What to Do if a Dog Has Heat Exhaustion

Dogs and cats are not well adapted to living in hot situations. Compared to other animals, they have an inefficient means of controlling their body temperature. Unlike horses and humans they do not have sweat glands over the entire body, so they do not have the advantage of the cooling that occurs when sweat evaporates on the skin surface.


Dogs and cats have to rely on the evaporative cooling effect of air passing over their moistened tongue. In order to expose as much of the blood to this effect, the tongue greatly expands, becomes engorged with blood, and is moistened by the profuse secretion of saliva.
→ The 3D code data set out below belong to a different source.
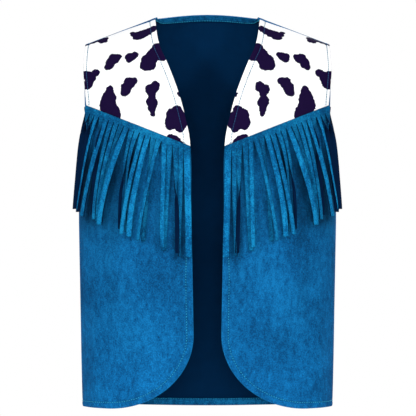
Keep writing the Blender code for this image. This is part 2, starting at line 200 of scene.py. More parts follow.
def finished(material, colour, rough, normal=None, **fixed):
    shader = material.node_tree.nodes["Principled BSDF"]
    for name, value in (("Base Color", colour), ("Roughness", rough), ("Normal", normal)):
        if value is not None:
            material.node_tree.links.new(value, shader.inputs[name])
    for name, value in fixed.items():
        shader.inputs[socketNames[name]].default_value = value
    return material


socketNames = {"specular": "Specular IOR Level", "sheen": "Sheen Weight", "sheenRough": "Sheen Roughness",
               "sheenTint": "Sheen Tint"}
finishes = {
    "suede": {"dark": (0.0012, 0.036, 0.106), "middle": (0.002, 0.064, 0.178),
              "light": (0.0036, 0.102, 0.262), "mottle": 0.8, "specks": 0.8},
    # a lighter copy of the suede: painted light on the fringe strands
    "fringe": {"dark": (0.001, 0.046, 0.128), "middle": (0.0018, 0.086, 0.212),
               "light": (0.0042, 0.145, 0.31), "mottle": 1.0, "specks": 0.4},
    # a darker copy of the suede: painted shade on the hems turned inside the back
    "turned": {"dark": (0.001, 0.03, 0.086), "middle": (0.0015, 0.056, 0.148),
               "light": (0.004, 0.1, 0.23), "mottle": 0.9, "specks": 0.2},
    # the nap's own scales, per metre, and how much each part adds to light and dark
    "nap": {"patches": (16.0, 2.0), "streaks": (190.0, 0.9), "blots": (210.0, 2.1), "grain": (780.0, 3.0),
            "fibre": 2300.0, "cells": 130.0, "rare": 60.0, "speck": (0.0015, 0.02, 0.06)},
    "wrong": {"dark": (0.0001, 0.0105, 0.036), "light": (0.0002, 0.0165, 0.055)},
    # a darker copy of the wrong side: painted shade on the fringe strands' backs and cut edges
    "shadedStrandBack": {"dark": (0.0003, 0.0040, 0.015), "light": (0.0007, 0.0085, 0.033)},
    "print": {"white": (0.66, 0.66, 0.665), "shade": (0.57, 0.58, 0.595), "spot": (0.003, 0.0006, 0.0145),
              "spotLight": (0.006, 0.0015, 0.022), "backing": (0.62, 0.62, 0.66), "ghost": (0.12, 0.1, 0.22)},
    "thread": {"colour": (0.025, 0.31, 0.46), "shade": (0.006, 0.15, 0.26), "onSpot": (0.012, 0.030, 0.095),
               "onWhite": (0.01, 0.10, 0.16)},
    "floor": {"dark": (0.86, 0.86, 0.86), "light": (0.90, 0.90, 0.90)},
}


def buildNap():
    look = finishes["nap"]
    tree, given, made = newTree(
        "suedeNap", "ShaderNodeTree",
        {"Place": "Vector", "Dark": "Color", "Middle": "Color", "Light": "Color", "Mottle": "Float",
         "Specks": "Float"},
        {"Color": "Color", "Roughness": "Float", "Height": "Float"},
    )
    place = given["Place"]
    patches = noise(tree, place, look["patches"][0], 2.0)
    streaks = noise(tree, stretched(tree, place, 0.22), look["streaks"][0], 3.0, 0.6)
    blots = noise(tree, stretched(tree, place, 0.6), look["blots"][0], 4.0, 0.65, 0.4)
    grain = noise(tree, place, look["grain"][0], 3.0, 0.6)
    fibre = noise(tree, place, look["fibre"], 2.0, 0.6)
    tone = 0.0
    for part, name in ((patches, "patches"), (streaks, "streaks"), (blots, "blots"), (grain, "grain")):
        weight = look[name][1]
        tone = sums(tree, "ADD", tone, scaled(tree, part, weight, -weight / 2))
    tone = sums(tree, "MULTIPLY_ADD", tone, given["Mottle"], 0.5)
    shade = mixColour(tree, remap(tree, tone, 0.0, 0.5), given["Dark"], given["Middle"])
    shade = mixColour(tree, remap(tree, tone, 0.5, 1.0), shade, given["Light"])
    cells = result(tree, "ShaderNodeTexVoronoi", {"Vector": place, "Scale": look["cells"]})
    speck = remap(tree, cells, 0.04, 0.17, 1.0, 0.0)
    rare = remap(tree, noise(tree, place, look["rare"], 1.0), 0.54, 0.66)
    speck = sums(tree, "MULTIPLY", sums(tree, "MULTIPLY", speck, rare), given["Specks"])
    tree.links.new(mixColour(tree, speck, shade, look["speck"]), made["Color"])
    tree.links.new(scaled(tree, grain, 0.12, 0.82), made["Roughness"])
    height = sums(tree, "ADD", scaled(tree, grain, 0.6), scaled(tree, fibre, 0.25))
    tree.links.new(sums(tree, "ADD", height, scaled(tree, blots, 0.5)), made["Height"])
    return tree


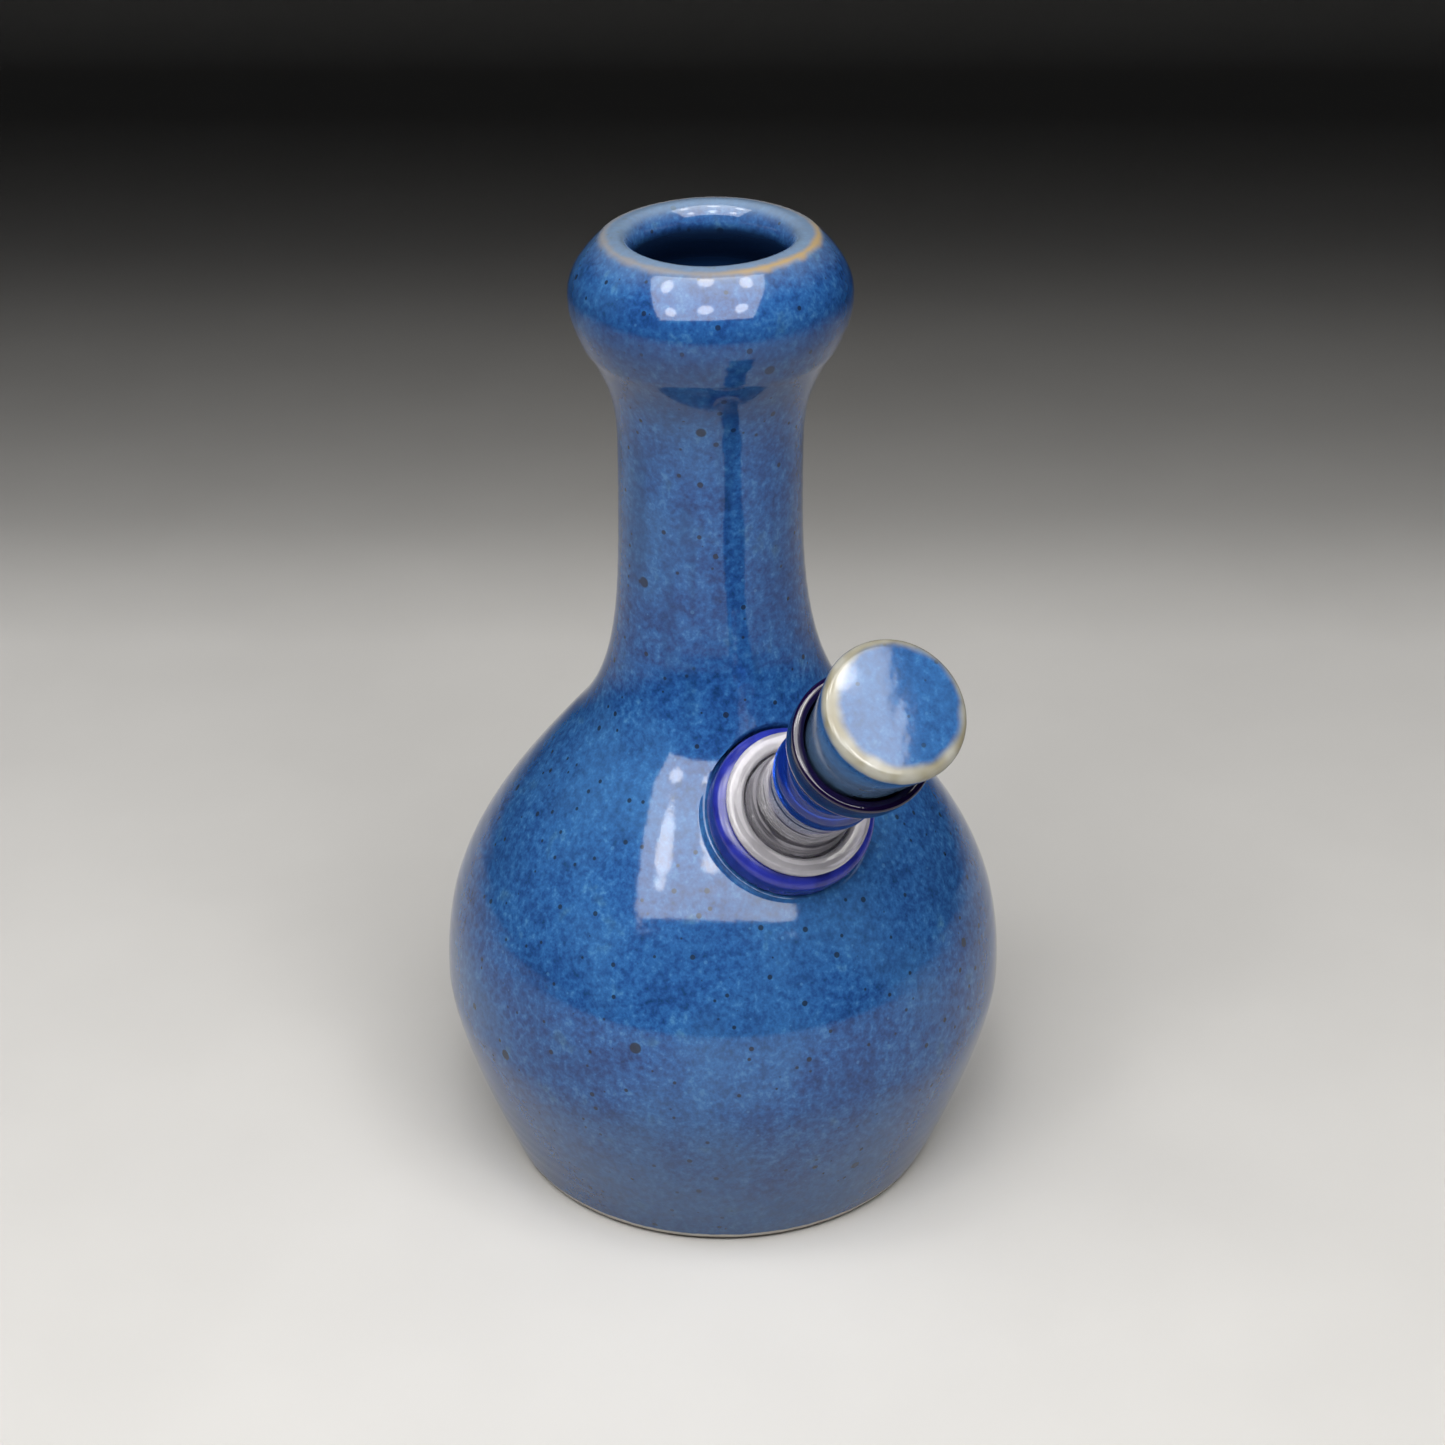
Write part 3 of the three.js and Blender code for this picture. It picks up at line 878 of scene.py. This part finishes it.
# painted contact shade along the foot's lowest edge
CONTACT_PAINTED_SHADE = (0.05, 0.036, 0.026)
CAP_BLUE = (0.030, 0.098, 0.225)
RUBBER_DARK = (0.012, 0.018, 0.19)
RUBBER_LIGHT = (0.020, 0.030, 0.30)
CLEAR_GLASS = (0.93, 0.91, 0.98)
GROUND_GLASS = (0.90, 0.88, 0.96)
BLUE_GLASS = (0.018, 0.090, 0.66)
COBALT_GLASS = (0.007, 0.002, 0.032)
# painted reflection rings in the glass
PAINTED_RING_GREY = (0.07, 0.065, 0.09)
RIM_PAINTED_RING_SHARE = 0.35          # how strongly the rings show on the socket's rim
CLEAR_BELOW = 0.92             # light that goes through glass where nothing is caught in its wall
FLOOR_DARK = (0.555, 0.548, 0.540)
FLOOR_LIGHT = (0.575, 0.568, 0.560)
BLACK_CARD = (0.01, 0.01, 0.01)


def speckles(shader, place, spacing, share, size):
    """Small round specks: a share of the cells of the given spacing, each with its own size."""
    grid = {"Vector": place, "Scale": 1 / spacing, "Randomness": 1.0}
    cells = shader.add("ShaderNodeTexVoronoi", grid)
    parts = shader.add("ShaderNodeSeparateColor", {"Color": cells.outputs["Color"]})
    chosen = shader.math("GREATER_THAN", parts.outputs[0], 1 - share)
    reach = shader.math("MULTIPLY_ADD", parts.outputs[1], size / spacing * 0.8, size / spacing * 0.2)
    near = shader.math("SUBTRACT", reach, cells.outputs["Distance"])
    dot = shader.between(near, 0.0, 0.25 * size / spacing)
    return shader.math("MULTIPLY", chosen, dot)


def blue_glaze(shader, place):
    """The mottled floating-blue glaze: its colour, and its finest mottling for the bump."""
    fine = shader.noise(place, 0.50, detail=2, roughness=0.5)
    medium = shader.noise(place, 1.25, detail=3, roughness=0.55, distortion=0.15)
    patch = shader.noise(place, 6.0, detail=3, roughness=0.55)
    cloud = shader.noise(place, 26, detail=2, roughness=0.5)
    mixed = shader.math("MULTIPLY_ADD", fine, 0.20, shader.math("MULTIPLY", medium, 0.50))
    mixed = shader.math("MULTIPLY_ADD", patch, 0.30, mixed)
    mottle = shader.ramp(mixed, (0.33, DEEP), (0.44, COBALT), (0.55, AZURE), (0.70, PALE_BLUE))
    colour = shader.mix(shader.between(cloud, 0.45, 0.70, 0.0, 0.22), mottle, PALE_BLUE)
    colour = shader.mix(shader.between(cloud, 0.30, 0.46, 0.14, 0.0), colour, DEEP)
    colour = shader.mix(shader.between(patch, 0.62, 0.74, 0.0, 0.30), colour, OLIVE)
    flecks = shader.math("MULTIPLY", speckles(shader, place, 2.2, 0.18, 0.45), 0.45)
    colour = shader.mix(flecks, colour, PALE_BLUE)
    small = speckles(shader, place, 2.4, 0.55, 0.62)
    large = speckles(shader, place, 8.0, 0.50, 1.25)
    specks = shader.math("MULTIPLY", shader.math("MAXIMUM", small, large), 0.88)
    colour = shader.mix(specks, colour, IRON)
    return colour, fine


def flat_radius(shader, place):
    """Distance from the z axis."""
    flat = shader.add("ShaderNodeVectorMath", {0: place, 1: (1, 1, 0)}, operation="MULTIPLY").outputs[0]
    return shader.add("ShaderNodeVectorMath", {0: flat}, operation="LENGTH").outputs["Value"]


def toward(shader, place, degrees):
    """How far a place lies toward a level direction."""
    inputs = {0: place, 1: (*heading(degrees), 0)}
    return shader.add("ShaderNodeVectorMath", inputs, operation="DOT_PRODUCT").outputs["Value"]


def band(shader, height, start, end):
    """Rises from 0 over one stretch of height, and falls back to 0 over a higher one."""
    falling = shader.between(height, *end, 1.0, 0.0)
    return shader.math("MULTIPLY", shader.between(height, *start), falling)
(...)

In order to draw as much air as possible over the tongue the animal pants, the hotter the day the more rapid the respiration. To aid the evaporative effect the dog continually takes small drinks of water.

If these measures fail to keep the animal’s body temperature down, heatstroke occurs. Respiration becomes very rapid and shallow, the heart rate increases and the dog collapses. The tongue loses its pink color and becomes bluish, as the respiration and heart are so inefficient that the blood is not fully oxygenated.


Death can occur quickly unless the animal’s body temperature is reduced quickly. The best way to do this is to wet the animal completely.

Place it in a draft and continue to sponge the body until the breathing and color of the tongue return to normal. Keeping the tissues of the mouth moist with cold water also is beneficial.

Dogs are likely to develop heatstroke if they are forced to exercise or work in extreme heat. Dogs and cats confined in an unshaded place or locked in a car are affected quickly.

Aged or overweight animals or those suffering from heart disease suffer heat stress more readily, as their circulation is unable to cope with the extra demands placed upon the heart to circulate blood rapidly through the expanded tongue.

Coat color rather than the thickness of hair has a bearing on the animal’s ability to withstand heat. A dark-colored animal will absorb more heat than a lighter-colored animal performing the same amount of exercise or exposed to the sun for the same time.


In hot weather exercise your dog in the very early morning or late evening. Make sure it has unlimited supplies of clean water in a vessel that cannot be tipped over.

Allow your dog to swim or wet itself under the sprinkler after exercise. Be careful when taking the dog or cat by a car that it does not become too excited. If it is a nervous traveler, ask your veterinarian for some tranquilizers.

Never leave an animal confined in a closed car. Even if parked in the shade it is impossible to ensure adequate ventilation.

Remember also that the position of the sun changes and that the effect of the sun shining through only one window can convert the interior of the car into a furnace. When traveling take some cold water and a bowl and allow the animal to have frequent small drinks.

Dogs and cats require less food in the summer months. Make sure that you do not leave food lying around, as it quickly undergoes putrefaction, which can cause violent gastric upsets.

During the summer months, dogs and cats shed their fur profusely. Regular brushing helps to remove this dead hair and makes the dog more comfortable. Steps should be taken to prevent flea infestation, so as to minimize the likelihood of skin complaints during the hot weather.